Di tengah sengkarut ini, pemerintah menginisiasi dibentuknya Rancangan Undan-undang Perlindungan Umat Beragama (RUU PUB). Pasca dilantik sebagai Menteri Agama, oktober tahun lalu, Lukman Hakim Saifuddin mengatakan semangat dari RUU itu adalah keseriusan pemerintah untuk memberikan perlindungan bagi semua umat beragama dan kepercayaan. Waktu itu, Menteri Agama menargetkan draft RUU tersebut bisa selesai dan diserahkan ke DPR dalam enam bulan.

Perkumpulan dan organisasi  masyarakat sipil masih menunggu sosialisasi naskah akademik rancangan undang-undang itu dengan sedikit kegamangan.
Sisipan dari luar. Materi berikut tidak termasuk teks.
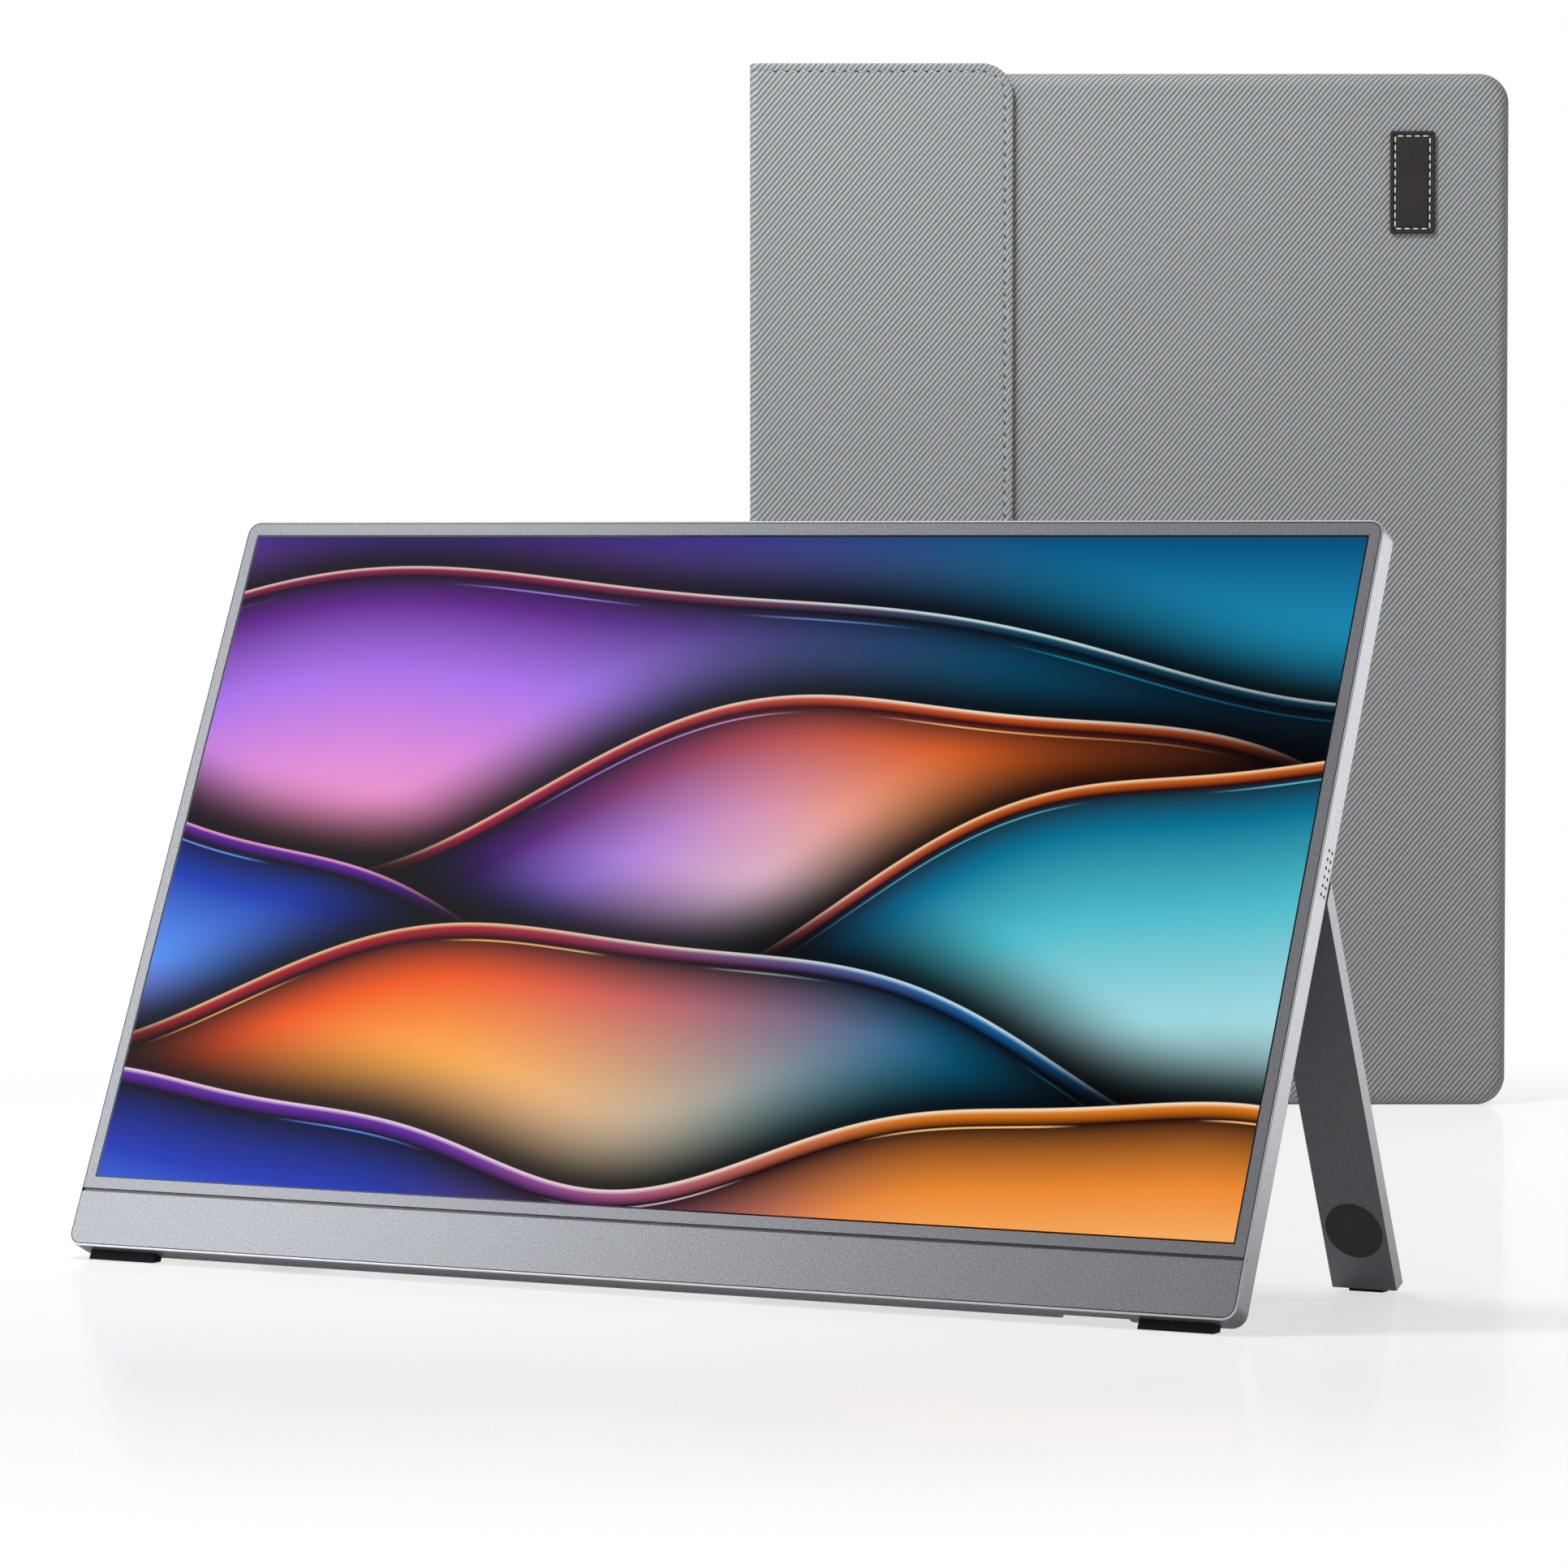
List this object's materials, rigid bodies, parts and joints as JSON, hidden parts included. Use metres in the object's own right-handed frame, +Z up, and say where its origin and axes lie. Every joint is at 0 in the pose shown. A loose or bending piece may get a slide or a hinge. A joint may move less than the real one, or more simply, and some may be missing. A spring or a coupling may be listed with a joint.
{
  "type": "portable monitor with sleeve",
  "caption": "Slim portable monitor leaning on a hinged kickstand, with ports and keys on its side, and a padded fabric sleeve with a magnetic flap standing behind it.",
  "frame": {"origin": "middle of the flat rubber foot at the left end of the monitor, on the table", "axes": "+Z up, -Y the way the sleeve's front faces, +X to the right seen from the front; the monitor is turned 28.9 degrees about +Z towards -X"},
  "size_m": [0.4478, 0.6542, 0.3618],
  "materials": {
    "case_metal": "bead blasted",
    "chin_metal": "bead blasted",
    "stand_metal": "bead blasted",
    "button_metal": "satin",
    "tray_metal": "satin",
    "screen_glass": "glossy, lit",
    "optical_film": "matt",
    "clear_plastic": "polished",
    "led_strip": "matt",
    "circuit_board": "solder resist",
    "black_plastic": "matt",
    "shield_tin": "satin",
    "ribbon": "satin",
    "socket_steel": "satin",
    "hinge_steel": "satin",
    "screw_steel": "satin",
    "brass": "turned",
    "magnet_nickel": "plated",
    "black_rubber": "matt",
    "dark_rubber": "matt",
    "twill_fabric": "ribbed twill",
    "lining_fabric": "brushed",
    "foam": "closed cell foam",
    "patch_rubber": "embossed"
  },
  "bodies": {
    "monitor": {"rear_shell": "case_metal", "front_border": "case_metal", "chin_cover": "chin_metal", "screen_panel": "screen_glass", "optical_sheets": "optical_film", "light_guide": "clear_plastic", "backlight_tray": "tray_metal", "led_strip": "led_strip", "main_board": "circuit_board", "board_chips": "black_plastic", "shield_can": "shield_tin", "panel_board": "circuit_board", "ribbon_cable": "ribbon", "usb_c_low": "socket_steel", "usb_c_high": "socket_steel", "mini_hdmi": "socket_steel", "audio_jack": "black_plastic", "key_board": "circuit_board", "key_switches": "socket_steel", "speaker_left": "black_plastic", "speaker_right": "black_plastic", "case_foot_left": "black_rubber", "case_foot_right": "black_rubber", "hinge_bracket_left": "hinge_steel", "hinge_bracket_right": "hinge_steel", "board_standoffs": "brass", "board_screws": "screw_steel", "hinge_screws": "screw_steel", "case_screws": "screw_steel", "stand_magnets": "magnet_nickel"},
    "kickstand": {"stand_frame": "stand_metal", "hinge_shaft_left": "hinge_steel", "hinge_shaft_right": "hinge_steel", "stand_pad_left": "dark_rubber", "stand_pad_right": "dark_rubber", "stand_foot_left": "black_rubber", "stand_foot_right": "black_rubber"},
    "power_button": {"power_button": "button_metal"},
    "menu_button_up": {"menu_button_up": "button_metal"},
    "menu_button_down": {"menu_button_down": "button_metal"},
    "sleeve": {"sleeve_cover": "twill_fabric", "foam_front": "foam", "foam_back": "foam", "sleeve_lining": "lining_fabric", "mouth_binding": "lining_fabric", "catch_magnets": "magnet_nickel", "patch": "patch_rubber"},
    "flap_spine": {"flap_spine": "twill_fabric"},
    "flap": {"flap_cover": "twill_fabric", "flap_lining": "lining_fabric", "flap_magnets": "magnet_nickel"}
  },
  "joints": [
    {"name": "stand_hinge", "type": "hinge", "parent": "monitor", "child": "kickstand", "pos_m": [0.16588, -0.02934, 0.10431], "axis": [0.8755, -0.4833, 0], "range_deg": [-48.4, 0]},
    {"name": "power_button_press", "type": "slide", "parent": "monitor", "child": "power_button", "axis": [0.8755, -0.4833, 0], "range_m": [0, 0.00035], "stiffness_N_per_m": 1500},
    {"name": "menu_up_press", "type": "slide", "parent": "monitor", "child": "menu_button_up", "axis": [0.8755, -0.4833, 0], "range_m": [0, 0.00035], "stiffness_N_per_m": 1500},
    {"name": "menu_down_press", "type": "slide", "parent": "monitor", "child": "menu_button_down", "axis": [0.8755, -0.4833, 0], "range_m": [0, 0.00035], "stiffness_N_per_m": 1500},
    {"name": "sleeve_carry", "type": "slide", "parent": "monitor", "child": "sleeve", "axis": [0, 1, 0], "range_m": [0, 0.15]},
    {"name": "spine_crease", "type": "hinge", "parent": "sleeve", "child": "flap_spine", "pos_m": [0.17, 0.4888, 0], "axis": [0, 0, -1], "range_deg": [0, 90]},
    {"name": "flap_crease", "type": "hinge", "parent": "flap_spine", "child": "flap", "pos_m": [0.17, 0.4705, 0], "axis": [0, 0, -1], "range_deg": [0, 90]}
  ],
  "couplings": [
    {"joint": "spine_crease", "follows": "flap_crease", "ratio": 1}
  ]
}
ICRP, dalam pernyataan yang sudah disampaikan ke publik menekankan pentingnya nilai-nilai dasar Hak Asasi Manusia (HAM) untuk diakomodasi dalam Undang-undang. Terutama nilai dasar HAM internasional mengenai hak ekonomi, sosial, dan kebudayaan (International Covenant on Economic, Social, and Cultural Rights), dan hak sipil dan politik (International Covenant on Civil and Political Rights) yang telah diratifikasi oleh pemerintah.

Masyarakt sipil menuntut Undang-Undang Perlindungan Agama yang tengah disusun ini juga mengakomodasi fakta-fakta teologis, sosiologis dan antropologis. Dengan demikian, harapannya agama dan kepercayaan minoritas yang memiliki basis kultural di banyak daerah benar-benar mendapatkan perlindungan. Selama ini penganut penghayat, kepercayaan dan agama pinggiran ini merasa hak-hak sipil dan politiknya terabaikan hanya karena cara pandang negara atas agama yang hanya merujuk pada agama-agama besar. Nafas kebhinekaan budaya, agama dan kepercayaan direduksi pada agama-agama yang secara kronologis datang belakangan ke nusantara.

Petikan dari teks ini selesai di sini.